The Bunyip was near enough to being bankrupt and Ken had not much money, but Daphne ( Ken’s wife whom he married during the war) was kind enough to step in with finance to bolster the business until it started to pick up
The print industry virtually took over his life for the next 25 years or so , his tasks – as wellas administration- included editing, writing, proof reading, printing and even cleaning the big rollers on the printing press at the end of every run.
He acquired other newspapers, including the Salisbury News,(1948) which became known as the Salisbury / Elizabeth Times. It was the first suburban newspaper in South Australia, and its mix of local news and sport was an instant success.
The Salisbury News and The Bunyip as sister papers thrived, and as Elizabeth grew in the late 1950s, Mr. Barnet extended the coverage of the News to the rapidly growing satellite city, and it became the Salisbury-Elizabeth Times, Circulation continued to grow.
In August 1959, Ken Barnet installed his pride and joy- a flatbed semi rotary newspaper press capable of delivering 16 page papers at a rate of 4000 an hour counted and in bundle of 20. The “Cossar press “ – as it was known and held in awe throughout the industry- weighed 16 tons.

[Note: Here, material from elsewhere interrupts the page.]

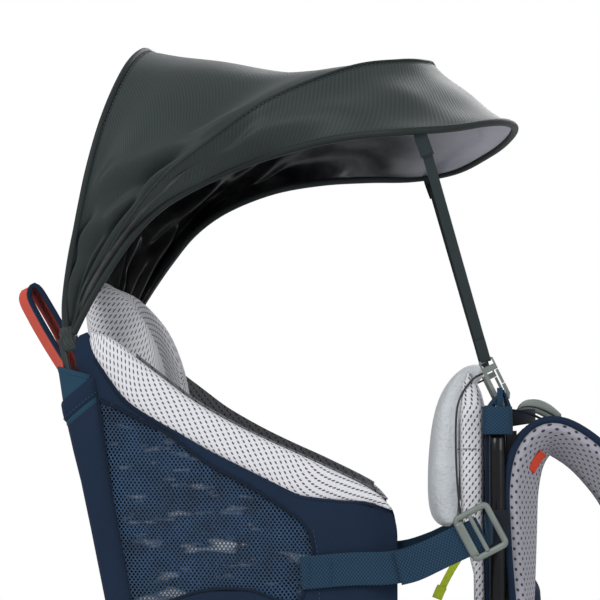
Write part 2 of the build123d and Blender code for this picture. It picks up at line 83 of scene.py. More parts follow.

But, as with many businesses that grow like topsy , decisions had to be made. The competition from The Messenger newspaper was now intense, and in the early 60s he sold the Times to an ambitious young man by the name of Rupert Murdoch, in one of his first purchases before launching his international campaign.
But thankfully Mr Barnet held onto his beloved Bunyip, and he continued producing a quality country newspaper until his retirement in the late 1970s. He and his wife Daphne moved to West Beach and then to West Lakes Shore. It was in these years that he had the opportunity to unwind from the pressures of running an intense and demanding business.
Remembered as a loyal and devoted husband for 56 years , he had a wonderful and sometimes wicked sense of humour.
Mr. Barnet is survived by wife Daphne , four sons (John, Anthony, Craig, and Paul) and eight grandchildren( Belinda, Jodie, Megan, Ben, Nicki, James, Liam and Callum Barnet).